Днем гуляли по Курфюрстендам, потом смотрели «Старых мастеров» и Пергамский алтарь. Надежда немного скучала, все дело было в том, что она уже привыкла к обществу Эриха, и другое казалось ей ну что ли пресным. Разглядывая барельефы Пергамского алтаря, она спросила, считается ли то, что произошло меж ней и доктором Менцелем изменой. Женя не ответила, будто не услышала. Она вообще весь день избегала разговор о «личном», меняла тему, отшучивалась. Но когда они уселись в уличном простецком кафе на берегу Шпрее, вдруг сказала очень серьезно:
— Нет, то, что было меж тобой и тем доктором изменой в общепринятом смысле не считается, но если ты позовешь его сюда — будет измена, независимо от того переспите вы или нет.
— Почему?
— Потому что там была судьба, рок, назови как угодно, а здесь адюльтер. Не делай этого, не звони и не пиши ему. Я вижу — ты скучаешь, и я понимаю, что тебе хочется его увидеть хотя бы еще раз, но, Таточка, это нельзя, никак нельзя.
— Ему можно, а мне нельзя? У него всегда были женщины: и в Вологде, и в Туруханске, и в Курейке. В Курейке была совсем молоденькая, моложе меня, он мне один раз сказал во время ссоры: «не думай, что я на молодость твою польстился, у меня были и помоложе». Это значит, что той девушке было пятнадцать лет, или даже меньше.

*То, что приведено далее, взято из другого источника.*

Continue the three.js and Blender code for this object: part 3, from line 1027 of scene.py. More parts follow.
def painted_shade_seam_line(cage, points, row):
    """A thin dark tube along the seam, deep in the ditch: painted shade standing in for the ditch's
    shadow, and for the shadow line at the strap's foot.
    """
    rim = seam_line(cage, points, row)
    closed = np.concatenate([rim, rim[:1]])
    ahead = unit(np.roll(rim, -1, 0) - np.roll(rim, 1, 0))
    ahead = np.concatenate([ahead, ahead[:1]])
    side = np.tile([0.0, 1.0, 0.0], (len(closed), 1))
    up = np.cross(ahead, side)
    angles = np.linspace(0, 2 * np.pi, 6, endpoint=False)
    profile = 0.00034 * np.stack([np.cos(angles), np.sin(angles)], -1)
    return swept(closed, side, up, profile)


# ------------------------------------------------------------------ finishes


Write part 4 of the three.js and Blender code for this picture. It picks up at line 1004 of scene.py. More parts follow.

— Надя, ты забыла, что все эти истории были до встречи с тобой. И потом в Курейке он жил почти три года, молодой здоровый мужчина, вот и сошелся с Лидией.

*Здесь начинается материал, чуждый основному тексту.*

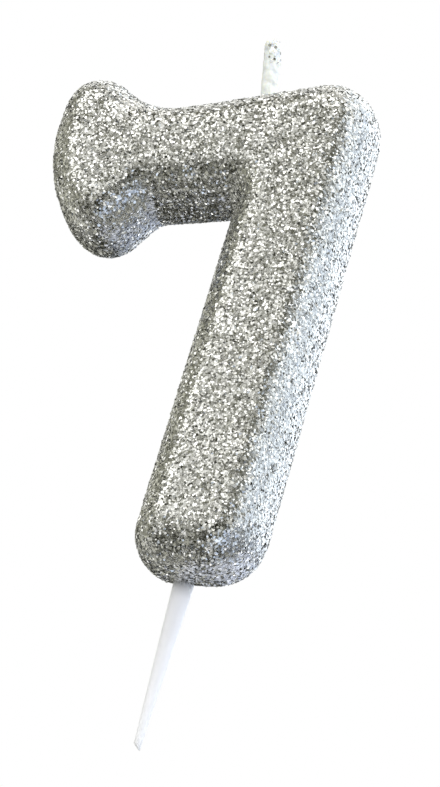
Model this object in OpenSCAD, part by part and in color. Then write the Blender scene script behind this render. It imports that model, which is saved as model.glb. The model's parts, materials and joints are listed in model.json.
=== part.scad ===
// Numeral candle: a moulded wax 7 under a lacquered glitter coat, with a wick and a pick for the cake.
// The numeral stands upright: X runs along its bar, Y through its thickness, and Z up.
// The origin is where the pick leaves the foot, behind the middle of the thickness.

/* [Numeral] */
// Thickness through the finished numeral, front to back
thickness = 14.2; // [12:0.1:18]
// How far the front and back edges round in from the outline
edge_r = 4.4; // [3:0.1:4.4]
// How far the same rounding reaches through the thickness
edge_depth = 6.3; // [4:0.1:7]
// Width of the stem at the level of the foot
stem_w = 16.15; // [13:0.05:18]
// Distance from the stem's left edge to the pick, at the level of the foot
pick_inset = 6.25; // [5:0.05:8]
// Distance from the middle of the thickness back to the pick
pick_back = 3.3; // [0:0.1:3.5]
// Lean of the stem's left edge from the vertical, in degrees
lean_left = 12.4; // [10:0.05:14]
// Lean of the stem's right edge from the vertical, in degrees
lean_right = 11.5; // [10:0.05:13]
// Slope of the foot's underside down to the right, in degrees
foot_slope = 7.1; // [0:0.1:9]
// Level of the bar's underside above the foot
bar_under_z = 50.75; // [46:0.05:56]
// Height of the bar where it leaves the head
bar_h = 13.2; // [10:0.1:14]
// Rise of the bar's top edge towards the right, in degrees
bar_rise = 5.85; // [2:0.05:8]

/* [Head] */
// Place where the bar meets the head, to the left of the pick
neck_x = -6.65; // [-8:0.05:-5]
// Upper lobe of the head, across, before it is rounded
lobe_top_x = -16.25; // [-18:0.05:-14]
// Upper lobe of the head, level
lobe_top_z = 73.6; // [71:0.1:75]
// Left flank of the head, across
flank_x = -21.6; // [-24:0.1:-19]
// Left flank of the head, level
flank_z = 57.2; // [55:0.1:59]
// Lower lobe of the head, across
lobe_low_x = -14.6; // [-17:0.1:-13]
// Lower lobe of the head, level
lobe_low_z = 43; // [42:0.05:46]

/* [Corner radii] */
// Upper and lower lobes of the head
lobe_r = 4.9; // [4.5:0.1:5.5]
// Left corner of the foot
toe_r = 4.5; // [4.5:0.1:6]
// Left flank of the head
flank_r = 18.4; // [12:0.1:20]
// Fillet under the bar, beside the head
under_r = 1.5; // [1:0.1:4]
// Fillet between the bar and the stem
crook_r = 0.3; // [0.3:0.1:3]
// Right corner of the foot
heel_r = 6.9; // [4.5:0.1:7.4]
// Top right corner of the numeral
shoulder_r = 5.5; // [4.5:0.1:7]
// Dip between the upper lobe and the bar
dip_r = 9.5; // [4:0.1:12]

/* [Coats] */
// Thickness of the glitter layer
glitter_t = 0.35; // [0.2:0.05:0.6]
// Thickness of the lacquer that holds the glitter
lacquer_t = 0.15; // [0.1:0.05:0.3]

/* [Wick] */
// Place of the wick to the right of the pick
wick_x = 7.5; // [6.8:0.1:8]
// Radius of the cotton braid
wick_r = 0.75; // [0.5:0.05:0.8]
// Outer radius of the wax drawn over the exposed wick
sleeve_r = 1.1; // [0.9:0.05:1.4]
// Level of the wick's lower end, above the pick's anchor
wick_low_z = 14; // [12.5:0.5:20]
// Level of the wick's tip
wick_tip_z = 75.5; // [72:0.5:80]
// Bare braid left above the sleeve
wick_bare = 0.8; // [0.4:0.1:2]

/* [Pick] */
// Lean of the pick from the vertical, in degrees
pick_lean = 11.5; // [10:0.1:13]
// Length of the pick below the foot
pick_len = 22.3; // [18:0.1:30]
// Radius where the pick leaves the foot
pick_r = 1.3; // [1:0.05:1.5]
// Radius at the tip
tip_r = 0.46; // [0.3:0.02:0.8]
// Slant of the tip's cut from square, in degrees
tip_cut = 38; // [0:1:45]
// Length of the anchor inside the wax
anchor_len = 11.5; // [8:0.5:12]
// Number of barbs on the anchor
barb_count = 3; // [2:1:3]
// How far a barb stands out of the anchor
barb_out = 0.5; // [0.3:0.1:0.8]
// Length of one barb
barb_len = 1.6; // [1.2:0.1:2]

/* [Hidden] */
$fn = 48;
// Most degrees of a corner that one facet covers, and the number of facets across a front or back edge
arc_step = 12;
edge_steps = 5;
// Size by which a cutting block overshoots the pick
spare = 10;
half_t = thickness / 2;
coat_t = glitter_t + lacquer_t;
barb_pitch = anchor_len / (barb_count + 0.5);
sleeve_low_z = bar_under_z + bar_h / 2;

// Height that the rounding takes the foot's underside up by, from the middle of the thickness to the pick.
pick_rise = edge_r * (1 - sqrt(1 - pow(max(0, pick_back + edge_depth - half_t) / edge_depth, 2)));

// Levels of the foot's two corners: its underside passes through the origin.
foot_left_z = pick_inset * tan(foot_slope) - pick_rise;
foot_right_z = foot_left_z - stem_w * tan(foot_slope);

// Level of the bar's top edge over the neck, and where that edge meets the stem's right edge.
bar_top_z = bar_under_z + bar_h;
shoulder_z = (bar_top_z + (stem_w - pick_inset - neck_x) * tan(bar_rise))
    / (1 - tan(lean_right) * tan(bar_rise));

// A point of the stem's left or right edge at level z, before the corners are rounded.
function left_edge(z) = [z * tan(lean_left) - pick_inset, z];
function right_edge(z) = [z * tan(lean_right) + stem_w - pick_inset, z];

// The corners in order from the upper lobe, anticlockwise as seen from the front: [point, radius].
corners = [
    [[lobe_top_x, lobe_top_z], lobe_r],
    [[flank_x, flank_z], flank_r],
    [[lobe_low_x, lobe_low_z], lobe_r],
    [[neck_x, bar_under_z], under_r],
    [left_edge(bar_under_z), crook_r],
    [left_edge(foot_left_z), toe_r],
    [right_edge(foot_right_z), heel_r],
    [right_edge(shoulder_z), shoulder_r],
    [[neck_x, bar_top_z], dip_r],
];

function unit(v) = v / norm(v);

// Rounds corner c between its neighbours a and b: a list of [point, outward normal] along the arc.
function rounded(a, c, b, r) =
    let (
        back = unit(a - c),
        on = unit(b - c),
        half = acos(back * on) / 2,
        side = sign(cross(c - a, b - c)),
        centre = c + unit(back + on) * r / sin(half),
        first = c + back * r / tan(half) - centre,
        start = atan2(first.y, first.x),
        sweep = side * (180 - 2 * half),
        steps = ceil(abs(sweep) / arc_step)
    )
    [for (i = [0:steps])
        let (t = start + sweep * i / steps, ray = [cos(t), sin(t)])
        [centre + r * ray, side * ray]];

// The places of corners in that list, for the ones that the front and back faces are divided at.
FLANK = 1;
UNDER = 3;
SHOULDER = 7;
DIP = 8;

count = len(corners);
arcs = [for (i = [0:count - 1])
    rounded(corners[(i + count - 1) % count][0], corners[i][0],
            corners[(i + 1) % count][0], corners[i][1])];
outline = [for (a = arcs) each a];
n = len(outline);

// The place in the outline of an arc's first, middle and last point.
function first_of(k) = k == 0 ? 0 : first_of(k - 1) + len(arcs[k - 1]);
function middle_of(k) = first_of(k) + floor(len(arcs[k]) / 2);
function last_of(k) = first_of(k) + len(arcs[k]) - 1;

// The whole of the head can be seen from its flank, and all of the bar and stem from the shoulder,
// so each flat face is these two polygons, each of which starts at the point that sees it all.
head_face = [
    each [middle_of(FLANK):last_of(UNDER)],
    each [first_of(DIP):n - 1],
    each [0:middle_of(FLANK) - 1],
];
stem_face = [
    each [middle_of(SHOULDER):first_of(DIP)],
    each [last_of(UNDER):middle_of(SHOULDER) - 1],
];

// The same face seen from its other side, from the same first point.
function turned(face) = [face[0], for (i = [len(face) - 1:-1:1]) face[i]];

// One slice of the numeral: the outline moved inwards by inset, at depth y.
function slice(inset, y) = [for (q = outline) let (p = q[0] - inset * q[1]) [p.x, y, p.y]];

// The [inset, y] of each slice across the front edge, for the surface that lies depth below the finish.
function front_edge(depth) =
    [for (i = [0:edge_steps])
        let (t = 90 * i / edge_steps)
        [depth + (edge_r - depth) * (1 - sin(t)),
         depth - half_t + (edge_depth - depth) * (1 - cos(t))]];

// The closed numeral whose surface lies depth below the finished surface all over. Its middle plane
// lies in front of the pick.
module numeral(depth) {
    front = front_edge(depth);
    back = [for (i = [edge_steps:-1:0]) [front[i].x, -front[i].y]];
    stack = concat(front, back);
    last = len(stack) - 1;
    points = [for (s = stack) each slice(s.x, s.y)];
    sides = [for (k = [0:last - 1], i = [0:n - 1])
        let (j = (i + 1) % n)
        [k * n + i, k * n + j, (k + 1) * n + j, (k + 1) * n + i]];
    front_faces = [for (face = [head_face, stem_face]) turned(face)];
    back_faces = [for (face = [head_face, stem_face]) [for (i = face) last * n + i]];
    translate([0, -pick_back, 0])
        polyhedron(points = points, faces = concat(front_faces, sides, back_faces));
}

// A round on the wick's axis, in the middle of the thickness, between two levels.
module wick_round(r, low_z, top_z) {
    translate([wick_x, -pick_back, low_z])
        cylinder(r = r, h = top_z - low_z);
}

// The braid itself, and the room that the sleeve takes from inside the bar upwards.
module wick_core() {
    wick_round(wick_r, wick_low_z, wick_tip_z);
}

module sleeve_room() {
    wick_round(sleeve_r, sleeve_low_z, wick_tip_z - wick_bare);
}

// The pick along its own axis, tip down: a tapered spike with a slanted tip, and a barbed anchor above.
module pick_along_z() {
    difference() {
        translate([0, 0, -pick_len])
            cylinder(r1 = tip_r, r2 = pick_r, h = pick_len);
        translate([tip_r, 0, -pick_len])
            rotate([0, tip_cut, 0])
                translate([-spare, -spare, -2 * spare])
                    cube(2 * spare);
    }
    cylinder(r = pick_r, h = anchor_len);
    for (i = [1:barb_count])
        translate([0, 0, i * barb_pitch])
            cylinder(r1 = pick_r + barb_out, r2 = pick_r, h = barb_len);
}

module pick_shape() {
    rotate([0, pick_lean, 0])
        pick_along_z();
}

// Moulded paraffin numeral, cast round the wick and the pick's anchor.
module wax_body() {
    color("gainsboro")
        difference() {
            numeral(coat_t);
            wick_core();
            pick_shape();
        }
}

// Clear lacquer brushed over the wax.
module lacquer_coat() {
    color("whitesmoke")
        difference() {
            numeral(glitter_t);
            numeral(coat_t);
            sleeve_room();
            pick_shape();
        }
}

// Silver glitter bedded in the lacquer.
module glitter_coat() {
    color("silver")
        difference() {
            numeral(0);
            numeral(glitter_t);
            sleeve_room();
            pick_shape();
        }
}

// Braided cotton wick, from above the anchor up through the bar.
module wick() {
    color("ivory")
        wick_core();
}

// Wax that sheathes the exposed wick, resting on the numeral.
module wick_wax() {
    color("lightyellow")
        difference() {
            sleeve_room();
            numeral(coat_t);
            wick_core();
        }
}

// White plastic pick, cast into the foot.
module pick() {
    color("white")
        pick_shape();
}

wax_body();
lacquer_coat();
glitter_coat();
wick();
wick_wax();
pick();
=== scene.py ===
"""Looks of the numeral candle: its glitter, wick, wax and pick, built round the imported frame."""
import json
import math

import bmesh
import bpy
from bpy.props import FloatProperty, FloatVectorProperty, IntProperty, PointerProperty
from mathutils import Matrix, Vector

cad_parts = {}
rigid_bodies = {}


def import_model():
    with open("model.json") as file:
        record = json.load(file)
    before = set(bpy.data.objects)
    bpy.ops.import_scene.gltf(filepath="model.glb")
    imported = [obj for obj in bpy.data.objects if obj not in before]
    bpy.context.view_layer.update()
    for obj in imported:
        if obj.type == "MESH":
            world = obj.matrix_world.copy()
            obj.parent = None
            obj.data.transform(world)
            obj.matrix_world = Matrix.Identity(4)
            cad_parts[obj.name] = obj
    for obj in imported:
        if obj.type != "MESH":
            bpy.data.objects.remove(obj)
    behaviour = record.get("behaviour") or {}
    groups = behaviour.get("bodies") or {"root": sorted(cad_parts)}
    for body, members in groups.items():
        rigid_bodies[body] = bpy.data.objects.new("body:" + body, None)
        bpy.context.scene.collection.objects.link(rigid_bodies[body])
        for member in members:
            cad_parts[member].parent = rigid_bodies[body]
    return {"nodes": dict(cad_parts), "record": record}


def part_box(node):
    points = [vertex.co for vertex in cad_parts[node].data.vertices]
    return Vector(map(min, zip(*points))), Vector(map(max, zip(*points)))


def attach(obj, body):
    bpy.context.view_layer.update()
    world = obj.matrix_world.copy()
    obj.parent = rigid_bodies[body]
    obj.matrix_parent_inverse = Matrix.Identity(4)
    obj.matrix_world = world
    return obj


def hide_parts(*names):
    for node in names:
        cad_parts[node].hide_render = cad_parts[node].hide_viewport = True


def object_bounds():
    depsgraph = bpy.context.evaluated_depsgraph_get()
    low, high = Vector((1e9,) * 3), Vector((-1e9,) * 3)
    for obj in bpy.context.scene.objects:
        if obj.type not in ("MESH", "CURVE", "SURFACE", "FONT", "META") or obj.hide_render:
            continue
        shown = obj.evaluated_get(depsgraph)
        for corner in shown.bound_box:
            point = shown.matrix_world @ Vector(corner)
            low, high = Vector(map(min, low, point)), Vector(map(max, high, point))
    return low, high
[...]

— Ты знаешь, как ее зовут? Он так с тобой откровенен?
— Да нет, просто однажды выпил и похвалился, что у него в Сибири есть сын, от Лидии, просто по-грузински хвалился, мол, малчик ест, мы говорили о Васе, что с ним трудно, не хочет учиться, балуется все время, а тот, вроде бы подразумевалось, очень умный, в него. На самом деле все это выдумки и ерунда. Молоденькие девочки всем нравятся, недаром он сквозь пальцы смотрит на разврат этого грузинского чекиста Берии. Мы еще столкнемся с этой гадиной. Она еще вползет в наш дом.